Woman 2010Joining Gupta in this effort is the expedition’s deputy director, Mani Srivastava, an electrical engineering professor at UCLA’s Henry Samueli School of Engineering and Applied Science, and a team of eleven other computer scientists and electrical engineers from University of Michigan, Stanford University, UC Irvine and the University of Illinois at Urbana-Champaign. The project is based in the UCSD division of the California Institute for Telecommunications and Information Technology (Calit2).

Researchers on the team include: Ranjit Jhala, Sorin Lerner, Tajana Simunic Rosing, Steve Swanson and Yuanyuan “YY” Zhou, from UC San Diego; Lara Dolecek and Puneet Gupta, from UCLA Engineering; Subhasish Mitra, from Stanford; Dennis Sylvester, from Michigan; Rakesh Kumar, from the University of Illinois at Urbana-Champaign’s Coordinated Science Laboratory; and Nikil Dutt and Alex Nicolau, from UC Irvine’s Center for Embedded Computer Systems.

These researchers bring to the project broad expertise in a wide range of relevant topics. Their specialties include operating systems, compilers, languages, embedded and mobile systems, data-center computing, integrated circuits, storage, statistical techniques, design automation and testing, and cross-cutting issues spanning reliability, energy efficiency and robust system design.

The research team seeks to develop computing systems that will be able to sense the nature and extent of variations in their hardware circuits and expose these variations to compilers, operating systems and applications to drive adaptations in the software stack.

“As the transistors on their chips get smaller, semiconductor makers are experiencing lower yields and more variability — in other words, more circuits have to be thrown away because they don’t meet the timing-, power- and lifetime-related specifications,” said Michigan’s Sylvester, an expert in designing computer circuits in nanoscale technologies. If left unaddressed, added UCLA’s Puneet Gupta, “this trend toward parts that scale in neither capability nor cost will cripple the computing and information technology industries. So we need to find a solution to the variability problem.”

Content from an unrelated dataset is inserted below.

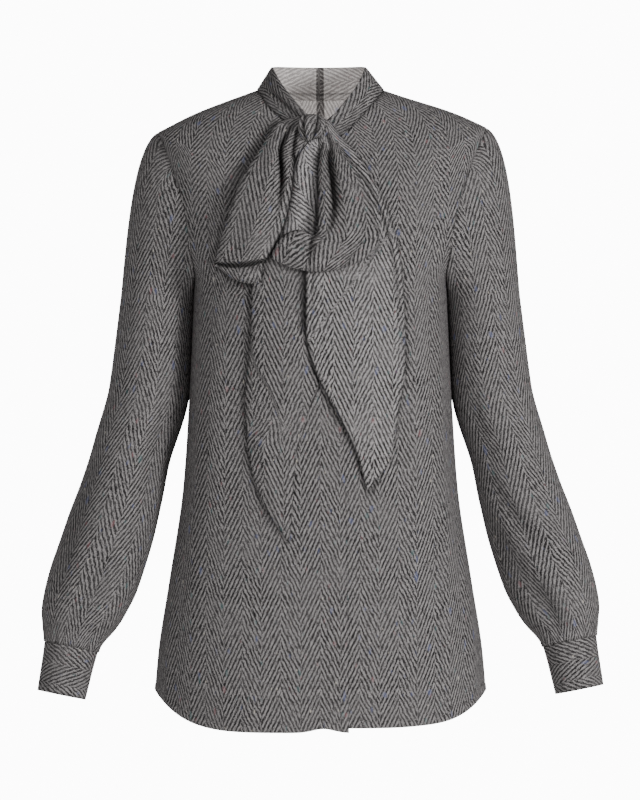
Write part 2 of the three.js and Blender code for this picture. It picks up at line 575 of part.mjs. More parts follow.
function cuffButton(side) {
  const stand = SEAM + 0.15 + BUTTON_THICK / 2; // clear of the cuff's flat facets under the disc's rim
  const foot = placed(side, CUFF_BUTTON_ALONG, sleevePoint(CUFF_BUTTON_TURN, CUFF_BUTTON_ALONG));
  const round = (turn) => placed(side, CUFF_BUTTON_ALONG, sleevePoint(turn, CUFF_BUTTON_ALONG));
  const across = round(CUFF_BUTTON_TURN + 8).sub(round(CUFF_BUTTON_TURN - 8));
  const down = placed(side, 1.14, sleevePoint(CUFF_BUTTON_TURN, 1.14)).sub(foot);
  const outward = across.cross(down).normalize();
  const centre = placed(side, CUFF_BUTTON_ALONG, armCentre(CUFF_BUTTON_ALONG));
  if (outward.dot(foot.clone().sub(centre)) < 0) outward.negate();
  return button(CUFF_BUTTON_RADIUS, foot.addScaledVector(outward, stand), outward);
}

// The cloth's face is a mid grey herringbone; the buttons are dark horn.
const cloth = (roughness) => new THREE.MeshStandardMaterial({ color: 0x6b6766, roughness, metalness: 0 });
const horn = () => new THREE.MeshStandardMaterial({ color: 0x2e2a28, roughness: 0.35, metalness: 0 });

// Turns a geometry's faces round where its grid was laid out the other way, as in a mirror image.
function turned(geometry) {
  const p = geometry.getAttribute("position");
  for (let i = 0; i < p.count; i += 3) {
    const [a, b] = [i + 1, i + 2].map((k) => at(p.getX(k), p.getY(k), p.getZ(k)));
    p.setXYZ(i + 1, b.x, b.y, b.z);
    p.setXYZ(i + 2, a.x, a.y, a.z);
  }
  return geometry;
}

// A wall whose grid is laid out so that its normals point out of the blouse once it is turned, if needed.
function sewn(points, thickness, { mirrored = false, ...options } = {}) {
  const grid = mirrored ? points.map((row) => [...row].reverse()) : points;
  return wall(grid, thickness, options);
}

const blouse = new THREE.Group();

function piece(name, geometry, material) {
  const mesh = new THREE.Mesh(geometry, material);
  mesh.name = name;
  blouse.add(mesh);
}

const rowOnSeam = (i) => onSeam(BODY_ROWS[i]);
const seamAtStart = { flatY: (i, j) => j === 0 && rowOnSeam(i) };
const seamAtEnd = { flatY: (i, j) => j === FRONT_COLUMNS && rowOnSeam(i) };
const seamAtBoth = { flatY: (i, j) => (j === 0 || j === BACK_COLUMNS) && rowOnSeam(i) };

piece("front_right", sewn(frontRight(), CLOTH, seamAtStart), cloth(0.8));
piece("front_left", sewn(frontLeft(), CLOTH, seamAtEnd), cloth(0.8));
piece("back", sewn(backPanel(), CLOTH, seamAtBoth), cloth(0.8));
for (const side of ["left", "right"]) {
  const mirrored = side === "right";
  piece(`sleeve_${side}_upper`, sewn(upperSleeve(side), CLOTH, { round: true, mirrored }), cloth(0.8));
  piece(`sleeve_${side}_lower`, sewn(lowerSleeve(side), CLOTH, { round: true, mirrored }), cloth(0.8));
  piece(`cuff_${side}`, sewn(cuff(side), CLOTH, { round: true, mirrored }), cloth(0.8));
  piece(`cuff_button_${side}`, cuffButton(side), horn());
}
FLY_BUTTONS.forEach((t, i) => piece(`fly_button_${i + 1}`, flyButton(t), horn()));
piece("neckband", sewn(neckband(), TIE_CLOTH), cloth(0.75));
piece("tie_tail_right", sewn(ribbon(TAIL_RIGHT, 16, 5), TIE_CLOTH, { mirrored: true }), cloth(0.75));
piece("tie_tail_left", sewn(ribbon(TAIL_LEFT, 18, 6), TIE_CLOTH, { mirrored: true }), cloth(0.75));
piece("tie_loop_right", sewn(ribbon(LOOP_RIGHT, 22, 6), TIE_CLOTH, { mirrored: true }), cloth(0.75));
piece("tie_loop_left", sewn(ribbon(LOOP_LEFT, 22, 6), TIE_CLOTH, { mirrored: true }), cloth(0.75));
piece("tie_knot", knot(), cloth(0.75));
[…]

Software experts on the team will develop models and abstractions to expose the hardware’s variable specifications accurately and compactly and to create mechanisms for the software to react to variable hardware specifications. Hardware researchers will be focused on more efficient design and test methods to ensure that device designs exhibit well-behaved variability characteristics — ones that a well-configured software stack can easily communicate with and influence.

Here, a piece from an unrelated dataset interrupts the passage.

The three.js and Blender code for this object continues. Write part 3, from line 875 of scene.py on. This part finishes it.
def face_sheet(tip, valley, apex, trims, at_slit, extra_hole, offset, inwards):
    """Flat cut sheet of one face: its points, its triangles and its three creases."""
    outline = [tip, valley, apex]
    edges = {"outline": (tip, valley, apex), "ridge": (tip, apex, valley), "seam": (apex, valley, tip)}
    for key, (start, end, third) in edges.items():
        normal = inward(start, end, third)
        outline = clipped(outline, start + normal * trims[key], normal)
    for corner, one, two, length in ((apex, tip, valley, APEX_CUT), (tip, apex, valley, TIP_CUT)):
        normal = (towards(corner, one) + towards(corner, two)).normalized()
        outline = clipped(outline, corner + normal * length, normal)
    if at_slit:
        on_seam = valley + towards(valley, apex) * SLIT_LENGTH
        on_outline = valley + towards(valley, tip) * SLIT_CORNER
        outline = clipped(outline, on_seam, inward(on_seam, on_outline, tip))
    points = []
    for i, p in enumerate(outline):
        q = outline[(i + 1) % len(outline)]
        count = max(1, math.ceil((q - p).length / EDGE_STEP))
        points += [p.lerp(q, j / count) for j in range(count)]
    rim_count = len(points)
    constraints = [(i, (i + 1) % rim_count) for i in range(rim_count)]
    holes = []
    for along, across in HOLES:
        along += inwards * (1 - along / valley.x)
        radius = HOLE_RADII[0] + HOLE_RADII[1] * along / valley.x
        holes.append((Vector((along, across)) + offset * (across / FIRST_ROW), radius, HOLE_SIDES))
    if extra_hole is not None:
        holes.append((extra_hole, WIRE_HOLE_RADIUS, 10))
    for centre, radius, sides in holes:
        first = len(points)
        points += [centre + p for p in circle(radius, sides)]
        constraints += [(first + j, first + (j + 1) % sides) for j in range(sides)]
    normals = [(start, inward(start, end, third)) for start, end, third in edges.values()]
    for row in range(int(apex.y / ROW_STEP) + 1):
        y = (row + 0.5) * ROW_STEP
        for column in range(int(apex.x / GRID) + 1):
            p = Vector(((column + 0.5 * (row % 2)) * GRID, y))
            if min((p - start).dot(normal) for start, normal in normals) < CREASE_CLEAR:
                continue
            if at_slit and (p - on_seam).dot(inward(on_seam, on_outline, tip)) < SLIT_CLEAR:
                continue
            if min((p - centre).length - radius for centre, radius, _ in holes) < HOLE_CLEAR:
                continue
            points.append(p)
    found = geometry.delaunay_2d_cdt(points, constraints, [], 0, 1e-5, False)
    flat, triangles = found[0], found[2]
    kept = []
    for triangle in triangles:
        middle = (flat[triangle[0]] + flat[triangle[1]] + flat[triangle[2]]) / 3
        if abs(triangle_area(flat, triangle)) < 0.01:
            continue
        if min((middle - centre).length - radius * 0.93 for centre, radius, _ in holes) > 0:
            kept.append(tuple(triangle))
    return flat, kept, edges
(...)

“The resulting computer systems will work while using components that vary in performance or grow less reliable over time,” said UCLA’s Srivastava. “A fluid software-hardware interface will mitigate the variability of manufactured systems and make them robust, reliable and responsive to the changing operating conditions.”

Added professor Rakesh Kumar, who will lead the expedition efforts at Urbana-Champaign: “Steering the effects of the variability will be particularly important.”

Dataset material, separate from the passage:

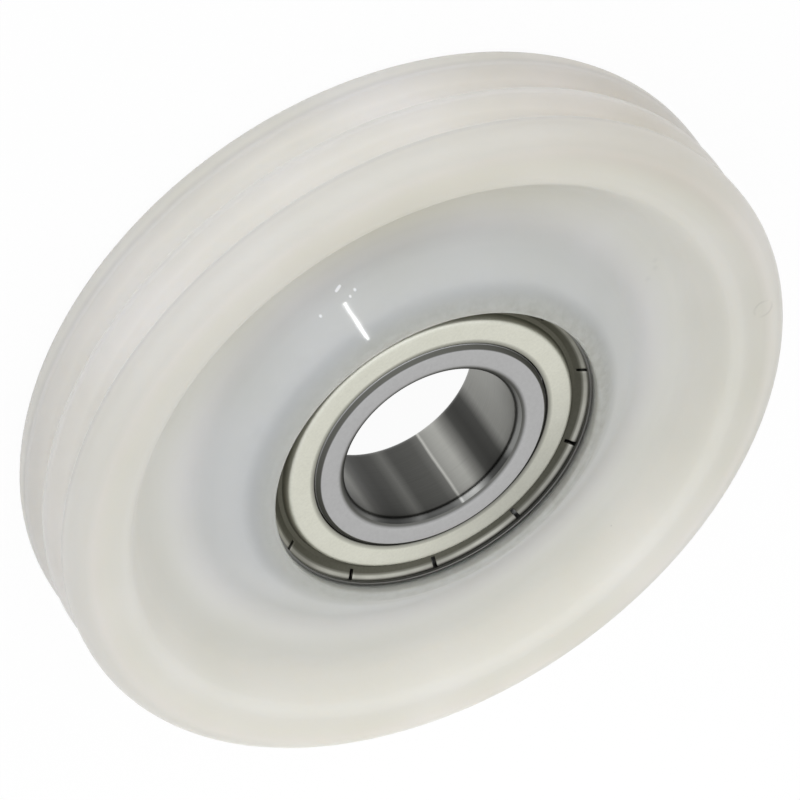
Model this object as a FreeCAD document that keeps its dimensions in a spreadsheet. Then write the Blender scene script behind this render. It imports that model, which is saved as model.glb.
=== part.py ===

Variability-aware computing systems would benefit the entire spectrum of embedded, mobile, desktop and server-class applications by dramatically reducing hardware design and test costs for computing systems while enhancing their performance and energy efficiency. Many in-demand applications — from search engines to medical imaging — would also benefit, but the project’s initial focus will be on wireless sensing, software radio and mobile platforms of all kinds, with plans to transfer advances in these early areas to the marketplace.

To ensure that the project reflects real-world challenges in the computing industry, organizers have recruited a high-powered technical advisory board that initially includes top industry executives from HP, ARM, IBM and Intel. The board also includes two senior academic researchers with expertise in modeling and manufacturing of nanoscale devices and circuits: Robert Dutton, a professor at Stanford, and Andrew Kahng, a professor UC San Diego.

“If this project is successful and the breakthroughs are transferred to industry,” said Stanford’s Subhasish Mitra, “we will have contributed to the continued expansion and reach of the semiconductor and computing industries.”